Bryant is completely convinced that his teammates' ripening has contributed more than any big change he's made to the perception he's a better teammate. In a conversation he had with me Tuesday afternoon for ESPN, Kobe said he was first encouraged when he arrived at training camp in October and saw that his teammates had simply improved their skills over the summer.

"The first thing I said to them is, 'You guys are ready,' " he said. "They've grown into this from getting into the gym by themselves and working out, working out hard, improving their games -- not only getting ready for the moment but wanting that moment and coming to me and saying, 'Kob, I'm ready for you to kick it to me and I'm going to knock it down.' Those are the things I wanted to see and that I needed to see. . . . They've made me look good by doing all the things they've done, by coming through in clutch situations, making the right plays. . . . Now people are looking at me like I've done something miraculous when they've done all the work."

Okay, that's a little too much modesty for me. Yes, the young Lakers are growing up, and Kupchak's grand-theft swap of Kwame Brown for Pau Gasol was a fabulous deal, but Kobe's personality now is more conducive to winning than it was in his first three seasons without Shaq. According to opponents, Kobe has learned when to push teammates and when to back off. He even says that playing with so many Europeans (Gasol, Vujacic, Ronny Turiaf, Vladimir Radmanovic) is great because he spent many of his formative years in Europe.

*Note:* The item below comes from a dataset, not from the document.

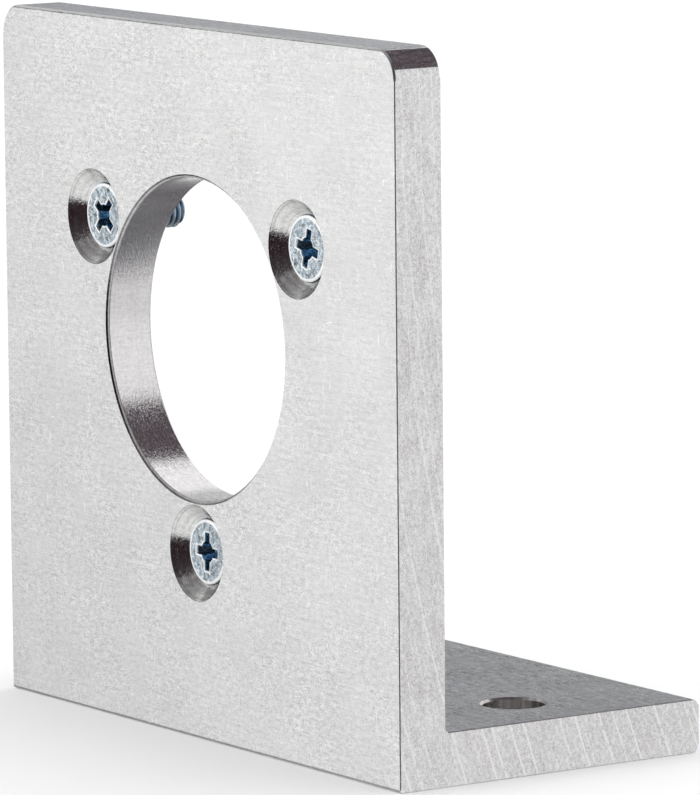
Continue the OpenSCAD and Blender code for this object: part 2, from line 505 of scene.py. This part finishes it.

"We have a team," Kobe said, "that we all get along and we all enjoy each other's company. It's tough to do that when the chemistry isn't there. . . . In the past, it was such a huge age difference, there was a lot of bickering going on. . . . With this team, you don't have any of that. You have a lot of European players and five or six different languages, which fits well with my background . . . and everybody can just be themselves. We just laugh, joke and rip each other. It's funny."